John Aravosis at AMERICAblog remarked that “Sucking up to anti-gay bigots and joining them on stage — no, giving them a stage — is certainly defying conventional wisdom as to how a Democrat becomes president.”

The executive director of the Brooklyn-based Truth Wins Out, Wayne Besen, wrote, “I can’t imagine why the Obama campaign would choose to associate with a man who is so closely identified with hatred and discrimination.”

Mr. Obama was obliged to issue a statement. “I have consistently spoken directly to African-American religious leaders about the need to overcome the homophobia that persists in some parts of our community,” he wrote on Monday.

But his remarks failed to quell the tidal wave of resentment from those who believe he is pandering to ignorance in order to win favor in South Carolina, where, according to a Winthrop poll, 70% of African-Americans dislike the notion of homosexuality.

Mr. Obama’s dilemma was summed up by a member of the Clinton administration, Keith Boykin, in his personal blog.
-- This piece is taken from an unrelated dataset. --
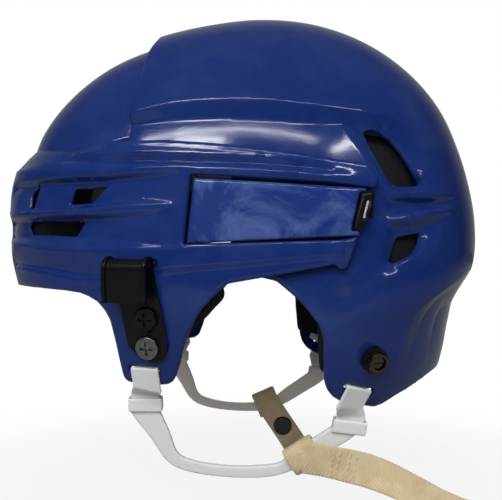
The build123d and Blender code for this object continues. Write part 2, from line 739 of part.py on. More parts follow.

“If they disinvite McClurkin, they run the risk of offending black voters who are inspired by McClurkin’s message and don’t know or don’t care about the gay controversy. If they go ahead … they run the risk of alienating gay voters who have supported and contributed to their campaign since the beginning,” Mr. Boykin wrote.

As for rushing onto the program Rev. Sidden, a white United Church of Christ pastor in Columbia, S.C., Mr. Boykin appeared doubtful that the trick would work. “Obama won’t win any new black votes by getting a white gay guy to speak at a black event,” he wrote. “Especially when there are plenty of black straight people, black gay people, families of black gay people, and friends of black gay people who could have been chosen to speak.”